For instance, in a regression task, you might want to achieve 95% coverage, which would mean that the model should output a range where the true falls into the output interval 95% of the time. This approach is model independent and works well with classification, linear regression, neural networks and a wide variety of time series models.
To use conformal prediction, you split your data into three sets: a training set, a baseline testing set and a calibration set. The calibration set is used to compute the nonconformity scores, often denoted as si. This score measures how unusual a prediction is. Given a new input, form a prediction interval based on these scores to guarantee coverage.
In a classification task, conformal prediction the nonconformity score is a measure of how much a new instance deviates from the existing instances in the training set. This determines whether a new instance belongs to a particular class or not. For multiclass classification, this is typically 1—predicted class probability for the particular label.
So, if the predicted probability of a new instance belonging to a certain class is high, the nonconformity score is low, and vice versa. A common approach is to compute the si scores for each instance in the calibration set and sort the scores from low (certain) to high (uncertain).
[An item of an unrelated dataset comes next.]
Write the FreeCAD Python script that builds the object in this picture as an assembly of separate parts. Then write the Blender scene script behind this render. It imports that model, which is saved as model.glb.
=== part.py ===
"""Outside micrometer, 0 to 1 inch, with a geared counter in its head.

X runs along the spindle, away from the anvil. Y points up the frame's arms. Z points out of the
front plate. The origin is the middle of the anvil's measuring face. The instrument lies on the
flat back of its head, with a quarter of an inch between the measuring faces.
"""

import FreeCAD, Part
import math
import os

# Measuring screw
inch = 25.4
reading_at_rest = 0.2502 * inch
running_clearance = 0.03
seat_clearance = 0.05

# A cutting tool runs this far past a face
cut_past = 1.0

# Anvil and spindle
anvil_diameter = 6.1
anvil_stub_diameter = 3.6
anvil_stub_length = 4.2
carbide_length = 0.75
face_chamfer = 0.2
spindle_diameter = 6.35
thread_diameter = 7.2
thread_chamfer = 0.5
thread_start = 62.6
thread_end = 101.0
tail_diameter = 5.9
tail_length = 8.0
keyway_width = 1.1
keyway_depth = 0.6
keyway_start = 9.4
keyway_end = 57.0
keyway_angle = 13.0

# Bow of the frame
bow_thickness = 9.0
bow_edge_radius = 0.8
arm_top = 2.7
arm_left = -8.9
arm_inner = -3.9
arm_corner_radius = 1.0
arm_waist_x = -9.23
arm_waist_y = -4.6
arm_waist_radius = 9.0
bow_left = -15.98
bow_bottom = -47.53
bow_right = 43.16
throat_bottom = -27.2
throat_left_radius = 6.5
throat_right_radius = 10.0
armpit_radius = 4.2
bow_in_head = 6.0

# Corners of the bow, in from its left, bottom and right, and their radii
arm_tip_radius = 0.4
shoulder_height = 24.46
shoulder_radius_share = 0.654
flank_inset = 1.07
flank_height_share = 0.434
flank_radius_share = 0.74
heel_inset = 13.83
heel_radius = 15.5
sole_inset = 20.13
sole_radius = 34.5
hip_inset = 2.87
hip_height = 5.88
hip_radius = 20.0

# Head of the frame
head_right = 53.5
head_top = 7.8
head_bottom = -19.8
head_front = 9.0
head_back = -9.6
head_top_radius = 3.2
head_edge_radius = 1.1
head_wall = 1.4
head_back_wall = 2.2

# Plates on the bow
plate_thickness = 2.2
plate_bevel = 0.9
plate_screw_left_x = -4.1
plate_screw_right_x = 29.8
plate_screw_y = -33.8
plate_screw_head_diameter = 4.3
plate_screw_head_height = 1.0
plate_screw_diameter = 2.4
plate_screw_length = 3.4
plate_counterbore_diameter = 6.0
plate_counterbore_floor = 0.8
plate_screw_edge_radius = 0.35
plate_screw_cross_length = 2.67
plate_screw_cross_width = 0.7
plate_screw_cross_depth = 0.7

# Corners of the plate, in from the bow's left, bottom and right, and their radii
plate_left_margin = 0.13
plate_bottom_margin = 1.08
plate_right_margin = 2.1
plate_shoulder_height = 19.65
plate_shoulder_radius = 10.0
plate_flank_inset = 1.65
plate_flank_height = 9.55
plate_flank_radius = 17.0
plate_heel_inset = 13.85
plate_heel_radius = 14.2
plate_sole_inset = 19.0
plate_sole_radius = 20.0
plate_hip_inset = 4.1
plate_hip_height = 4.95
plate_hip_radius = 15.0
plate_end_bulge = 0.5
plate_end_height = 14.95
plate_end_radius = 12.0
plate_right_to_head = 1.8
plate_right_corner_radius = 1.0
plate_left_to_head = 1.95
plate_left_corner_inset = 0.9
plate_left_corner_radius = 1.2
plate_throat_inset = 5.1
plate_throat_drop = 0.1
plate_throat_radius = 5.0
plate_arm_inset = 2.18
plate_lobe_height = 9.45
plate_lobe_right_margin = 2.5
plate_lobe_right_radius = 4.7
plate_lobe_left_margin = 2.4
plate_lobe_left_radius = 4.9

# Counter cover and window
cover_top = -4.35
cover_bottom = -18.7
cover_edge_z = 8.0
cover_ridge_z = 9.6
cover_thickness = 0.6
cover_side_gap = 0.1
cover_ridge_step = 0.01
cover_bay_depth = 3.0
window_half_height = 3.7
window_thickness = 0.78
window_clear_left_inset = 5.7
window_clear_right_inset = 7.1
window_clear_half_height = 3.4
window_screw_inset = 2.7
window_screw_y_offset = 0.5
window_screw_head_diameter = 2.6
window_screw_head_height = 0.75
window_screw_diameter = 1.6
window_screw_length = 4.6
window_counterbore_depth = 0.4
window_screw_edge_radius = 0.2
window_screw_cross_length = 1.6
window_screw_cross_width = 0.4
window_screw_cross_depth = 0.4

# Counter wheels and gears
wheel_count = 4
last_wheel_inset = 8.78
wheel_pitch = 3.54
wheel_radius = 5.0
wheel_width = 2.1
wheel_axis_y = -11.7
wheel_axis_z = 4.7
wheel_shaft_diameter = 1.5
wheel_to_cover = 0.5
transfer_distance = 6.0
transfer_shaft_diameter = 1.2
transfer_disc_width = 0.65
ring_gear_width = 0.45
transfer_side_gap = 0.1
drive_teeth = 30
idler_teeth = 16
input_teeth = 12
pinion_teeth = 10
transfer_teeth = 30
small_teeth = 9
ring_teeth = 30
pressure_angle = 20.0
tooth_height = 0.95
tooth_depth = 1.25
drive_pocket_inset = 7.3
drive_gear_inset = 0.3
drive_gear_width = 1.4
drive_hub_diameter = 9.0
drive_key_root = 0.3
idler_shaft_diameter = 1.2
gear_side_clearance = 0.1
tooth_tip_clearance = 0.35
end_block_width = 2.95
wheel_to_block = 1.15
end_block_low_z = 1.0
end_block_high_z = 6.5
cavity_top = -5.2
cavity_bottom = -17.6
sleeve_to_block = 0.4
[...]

To get to 95% conformal coverage, compute the threshold q where 95% of the si scores are lower. For new test examples, you include a label in the prediction set if its si is less than the threshold q.
If you required a guarantee that your model had 95% conformal coverage, you would obtain average si scores for all classes. Then, you would find a threshold of si scores that contain 95% of the data. You can then be assured that your classifier correctly identifies 95% of new instances across all classes.
This is slightly different than the accuracy of the classifier because conformal prediction might identify multiple classes. In a multiclass classifier, conformal prediction also shows the coverage for all classes. You can assign a coverage rate for individual classes rather than for the entire training set.